Every now and then someone says, "Have you see this show on FX yet?" and after replying I don't have cable, I hear about how awesome the show is. And sometimes I do feel like I'm missing out on cultural touchstones like Walking Dead.

And there are times where I consider the $120 a month it would cost to have the three channels we actually want vs the bar tab of going out to watch Blues games three times a month and I think, "You know, somehow I would save money with cable."

But overall, I'm happy without it. 

I like having the freedom to watch what I want when I want. I like feeling like I could go out on a weeknight. I like not watching appointment TV. There are too many people in my life that won't go out on a Thursday night because they have must see TV. 
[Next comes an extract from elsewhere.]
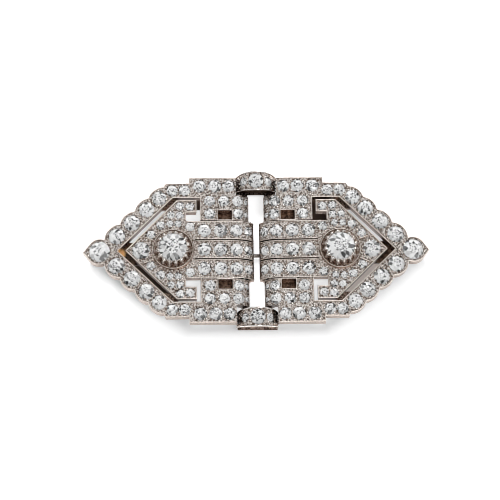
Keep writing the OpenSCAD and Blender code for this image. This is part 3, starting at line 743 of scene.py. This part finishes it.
# How far rims end from the gap, and from other edges
GAP_SHORT, EDGE_SHORT = 0.05, 0.1
# How far rims lie over the band's edge, under it, and to each side of a groove
PANEL_UP, BAND_DOWN, GROOVE_SIDE = 0.2, 0.1, 0.2
# The ring's rim: how far outside the ring, its width, and how much higher it stands
RING_OUT, RING_RIM_W, RING_PROUD = 0.1, 0.22, 0.25
# Wall of the kite round the inner tip stone, from the ring past the stone: x and y of its three points
KITE = [(centre_x + 0.93 * ring_r, 1.75), (inner_tip_stone[0] - 0.6, 2.6), (inner_tip_stone[0] + 0.5, 2.45)]


def clip_rims(side, mirror):
    """Thin bright rims along the pierced work, the bands and the outer edge."""
    rims = Shell()
    start, foot_y = gap_x + GAP_SHORT, band_edge + EDGE_SHORT
    panel_line = [(side_x + EDGE_SHORT, band_edge + PANEL_UP), (leg_x, band_edge + PANEL_UP)]
    band_line = [(start, band_edge - BAND_DOWN), (leg_x + foot_l, band_edge - BAND_DOWN)]
    outer_line = [(apex_x + EDGE_SHORT, 0)] + slot_outer[1:-1] + [(leg_x, foot_y)]
    inner_line = [(inner_apex_x - EDGE_SHORT, 0)] + slot_inner[1:-1] + [(leg_x + foot_l, foot_y)]
    # Line, roll that it follows, width, height, shift to the line's left, and whether it closes
    lines = [
        (outer_line, SIDE, 0.24, 0.2, -0.04, False),
        (inner_line, SIDE, 0.24, 0.2, 0.04, False),
        (opening, SIDE, 0.16, 0.12, -0.08, True),
        (outline_up[3:], SIDE, 0.2, 0.14, -0.11, False),
        (panel_line, SIDE, 0.14, 0.12, 0.0, False),
        (band_line, BAND, 0.16, 0.14, 0.0, False),
    ]
    for s in (1, -1):
        for points, roll, w, h, shift, closed in lines:
            rail(rims, [(x, s * y) for x, y in points], roll, w, h, s * shift, closed)
    # Both edges of the two grooves between the bands
    for y in (-band_w / 2, band_w / 2):
        for off in (-GROOVE_SIDE, GROOVE_SIDE):
            rail(rims, [(start, y + off), (groove_end - EDGE_SHORT, y + off)], BAND, 0.15, 0.14)
    ring = arc(centre_x, 0, ring_r + RING_OUT, 0, 360, 40)[:-1]
    rail(rims, ring, SIDE, RING_RIM_W, ring_h + RING_PROUD, closed=True)
    for s in (1, -1):
        rail(rims, [(x, s * y) for x, y in KITE], SIDE, 0.2, 0.3)
        fillet(rims, s)
    rims.make(f"{side}_clip_rims", edging, "setting", mirror)


# Grains round a stone and on bare metal: radius, and how far their middles stay apart
ROUND_R, ROUND_APART = 0.2, 0.36
BARE_R, BARE_APART, BARE_TRIES = 0.17, 0.37, 14000
# Prongs drawn over a stone's edge: least and largest radius, and how far they stand off the face
PRONG_LEAST, PRONG_MOST, PRONG_RISE = 0.16, 0.22, 0.03
# From a stone's girdle: how far in the prongs stand, and how far out the grains
PRONG_IN, ROUND_OUT = 0.02, 0.15
# How far grains and prongs keep from the edges of the metal, and grains from a stone (of their radius)
GRAIN_MARGIN, PRONG_MARGIN, STONE_MARGIN = 0.2, 0.12, 0.3
# Stones wider than this have one prong more, and wider than this two grains more round them
MORE_PRONGS_D, MORE_GRAINS_D = 1.6, 2.2
# The most that grains lean and prongs lean and turn, in degrees
GRAIN_LEAN, PRONG_LEAN, PRONG_TURN = 20, 15, 15


def clip_grains(side, mirror):
    """Prongs and grains that hold the stones, then grains wherever metal is bare."""
    grains = Shell()
    placed = []
    collet_ribs(grains)

    def crowded(x, y, apart):
        return any(math.hypot(x - px, y - py) < apart for px, py in placed)

    def try_grain(x, y, r, apart):
        if not on_metal(x, y, r + GRAIN_MARGIN) or crowded(x, y, apart):
            return
        if any(math.hypot(x - sx, y - sy) < sd / 2 + STONE_MARGIN * r for sx, sy, sd, _ in all_stones):
            return
        placed.append((x, y))
        roll = BAND if abs(y) < band_edge and x < band_flat_x else SIDE
        bead(grains, on_face(x, y, 0.0, roll) @ wobble(GRAIN_LEAN), r * rng.uniform(0.85, 1.15))

    for x, y, d, roll in all_stones:
        prongs = 4 if d < MORE_PRONGS_D else 5
        start = rng.uniform(0, 360)
        for k in range(prongs):
            a = math.radians(start + 360 / prongs * k + rng.uniform(-PRONG_TURN, PRONG_TURN))
            px, py = x + (d / 2 - PRONG_IN) * math.cos(a), y + (d / 2 - PRONG_IN) * math.sin(a)
            if on_metal(px, py, PRONG_MARGIN) and not crowded(px, py, ROUND_APART):
                placed.append((px, py))
                seat = on_face(px, py, PRONG_RISE, roll) @ wobble(PRONG_LEAN)
                bead(grains, seat, rng.uniform(PRONG_LEAST, PRONG_MOST))
        beads = 6 if d < MORE_GRAINS_D else 8
        for k in range(beads):
            a = math.radians(start + 360 / beads * k)
            out = d / 2 + ROUND_OUT
            try_grain(x + out * math.cos(a), y + out * math.sin(a), ROUND_R, ROUND_APART)
    for _ in range(BARE_TRIES):
        try_grain(rng.uniform(gap_x, tip_x), rng.uniform(-half_h, half_h), BARE_R, BARE_APART)
    grains.make(f"{side}_clip_grains", polished, "setting", mirror)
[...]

People will say things like, "But don't you worry about missing Big Bang Theory or Pawn Stars or whatever is on TV," and you know what... once you haven't had it for a few weeks, you really don't miss it. In fact, you start seeing patterns of how every sitcom is the same, how every late night interview with the same celebrity is the same stories, about how every sporting event is filled with prescription drug commercials that both cause and solve constipation. 

And anytime Sal and I do stay in a hotel or a house with cable and we watch it, I quickly realize how much I really don't miss it. My brain feels worse off after an hour of network television than it does watching Netflix, or playing video games, or reading, or socializing. 

I like that I don't lose hours of my life having the TV on in the background. Other friends will admit they will watch 7 hours of TV on a lazy Sunday afternoon where they can't remember a single thing they watched only hours later. I've seen people literally consuming movies that are edited for time and commercials via their cable subscription when they have the Blu-ray sitting on a shelf 12 feet away. 

And there are people that think they circumvent appointment TV with their DVRs, but in my limited experience, these people seem the most stressed. 

Say they had a busy week. Usually when I ask them what they are doing this weekend and they frantically say, "I'm really behind on my DVR, I need to catch up on like 6 hours of TV this weekend."

The fact that cable companies still use non-replaceable hard drives in their DVR devices, that will fill up eventually, hardware that often times will crash and lose weeks of saved shows, shows that they aren't looking to the future. They a desperately trying to keep the status quo going by signing sporting contracts in the hundreds of millions of dollars because ultimately they know that is what is keeping the cable box alive in the American home.